Nel lontano 1993 – quando nella Capitale si sfidarono al ballottaggio da sindaco Francesco Rutelli e Gianfranco Fini, allora leader del MSI e non ancora ripulito (siamo prima della svolta di Fiuggi) – il Cavaliere dichiarando “se stessi a Roma voterei Fini” inaugurava una nuova fase della politica italiana, la nascita di un governo che univa ex socialisti, ex democristiani con leghisti e camicie nere. Guido Caldiron, esperto di neofascismo, ha definito tale fenomeno come destra plurale, ovvero “uno spazio di senso comune alle destre fondato su nodi tematici quali l’identità, regionale o nazionale, l’immigrazione e la famiglia e la cosiddetta questione sicurezza. La destra plurale non amalgama forzatamente le differenze esistenti all’interno del fenomeno osservato ma le sottopone a una lettura comune senza barriere interpretative che hanno ormai sempre meno senso”.

Se Berlusconi aveva sdoganato i neofascisti, Salvini li legittima. E in Europa, il nuovo centrodestra si sposta dal Partito Popolare ad un’alleanza col gruppo ENL di Marine Le Pen. Negli ultimi anni, in Europa, si è assistito infatti allo sviluppo di potenti movimenti euroscettici che prendendo completamente le distanze dal repertorio neofascista hanno saputo costruire un vocabo
lario politico dell’intolleranza e del pregiudizio che è stato accettato dalla società. Un nuovo razzismo – che si traveste da difesa della democrazia e dalla minaccia islamica o da protezione del welfare per gli autoctoni contro i costi dell’immigrazione – ha imposto nei fatti una vera e propria normalizzazione di idee che in realtà si basano sull’odio e il disprezzo dell’altro.

A fine gennaio una tappa fondamentale per la costruzione del percorso leghista con la convention “Più liberi, più forti, un’altra Europa è possibile”, un meeting – tenutosi all’auditorium della Fiera di Milano – per ufficializzare le alleanze del Carroccio con le altre forze europee protagoniste della svolta populista in chiave xenofoba: il Front National, il Pvv dell’olandese Geert Wilders, l’FPÖ austriaco e il Vlaams Belang belga. Un blocco degli euroscettici che si pone come l’altra faccia della medaglia della Troika e delle sue politiche di austerity. Il continuo prevalere delle dottrine rigoriste alimenta, di certo, le pulsioni nazionaliste tanto che la Lega vorrebbe manifestare il 23 giugno, giorno del referendum in Gran Bretagna nella speranza vinca la Brexit. Lo scontro non è più, come un tempo, tra federalismo e nazionalismo ma tra mondialismo versus neosovranismo.

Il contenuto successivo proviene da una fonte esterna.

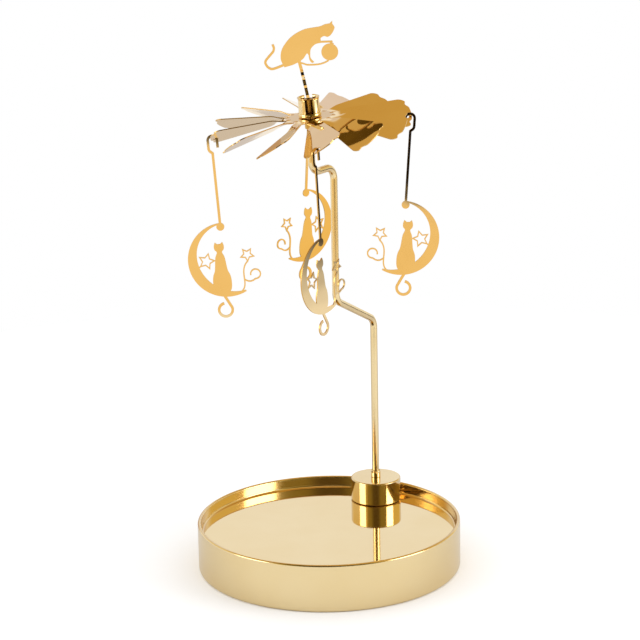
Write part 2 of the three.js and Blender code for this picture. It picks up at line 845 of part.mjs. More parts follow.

Nell’ultimo capitolo, Valerio Renzi ricorda la deriva rosso-bruna della Lega capace di stringere alleanze solo apparentemente diverse: da Marine Le Pen a Vladimir Putin. Le bandiere della Russia sono una presenza fissa sui palchi delle manifestazioni del Carroccio. Alexander Dugin, uno degli ideologi di Putin e tra le voci più gettonate nelle destre europee, ha parole di elogio per il Carroccio: “L’unico politico che può rappresentare gli interessi reali degli italiani è Salvini, la stella emergente che sostiene il nuovo polo di dialogo con la Russia e la compensazione di questa mancanza di democrazia sostanziale incarnata da Renzi”. Matteo vs Matteo. Austerity vs populismo xenofobo. Nella speranza di una terza via, magari a partire dal prossimo 25 aprile.